Thanks for posting this Kim...tears are flowing here as well....gosh, those videos are hard to watch and read...


----------



## lalala (May 3, 2008)

What a beautiful poem and the song...I got teary eyes here too. Ever since Cody passed away back in March, things haven't been the same and it'll never be I know. I really believe they are waiting for us at the bridge. I just long for him every day even with my new furry babies right beside me.


----------



## engine934 (Jun 23, 2008)

I found this forum and joined because i needed to heal from the current loss of my beloved, best friend Woody who was the most beautiful, faithful, loving. and i could go on.... Golden! This poem both helps and rekindles a little pain. I can see him now just looking up at me waiting to go out for a walk or go for a ride in the car. I love the fact that there are so many of you that feel the same way as i do about their Goldens past and present. Thank you!


----------



## Thor0918 (Feb 28, 2008)

You know I never saw that before. What a way to keep them with us!


----------



## Debles (Sep 6, 2007)

Major tear jerker!
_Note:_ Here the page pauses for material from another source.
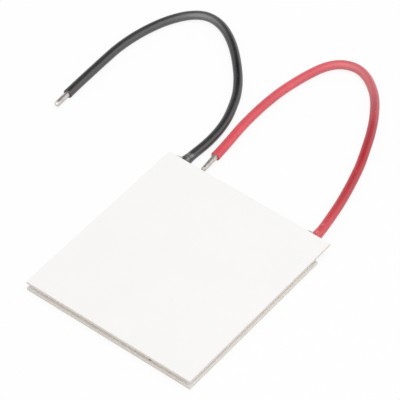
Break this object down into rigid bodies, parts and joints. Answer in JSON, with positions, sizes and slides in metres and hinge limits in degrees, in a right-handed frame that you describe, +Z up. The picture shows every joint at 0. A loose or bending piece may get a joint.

I know I will be with my beloved companions again someday.


----------



## twinny41 (Feb 13, 2008)

Wrecked.................................Again!


----------



## goldensmum (Oct 23, 2007)

More tears - thought i knew what to expect - as we all know "Rainbow Bridge" - but for some reason that was more emotional than i had expected.


----------



## sharlin (Feb 26, 2007)

Godspeed To Them All~The Time For Reunions Will Be Joyful.


----------



## ErinJ (Jun 19, 2008)

whew, I miss my buddies!
Thank you for posting that!


----------



## Judi (Feb 26, 2007)

Kimm said:


> I remember Cindy (Hooch's wife) posting this a long time ago. I'm hoping it comforts some of you who are dealing with loss and grief. To each of you, I am so very sorry...
> 
> http://www.indigo.org/rainbowbridge_ver2.html


That is so sweet of you to post this.


----------



## genejockey (Jul 3, 2008)

That link should DEFINITELY be considered NSFW (Not Safe For Work). Nothing like breaking down in tears on the job, especially if you're a guy.

Thank you for posting it. It was a rough week, after having to put down our Rhyo.


----------



## GoldenJoyx'stwo (Feb 25, 2007)

genejockey said:


> That link should DEFINITELY be considered NSFW (Not Safe For Work). Nothing like breaking down in tears on the job, especially if you're a guy.
> 
> Thank you for posting it. It was a rough week, after having to put down our Rhyo.


Losing them is just so dang hard...I'm so sorry for your loss. I know someday I will once again be walking in your shoes.


----------



## Judi (Feb 26, 2007)

In the mean time, let's try to enjoy them.


----------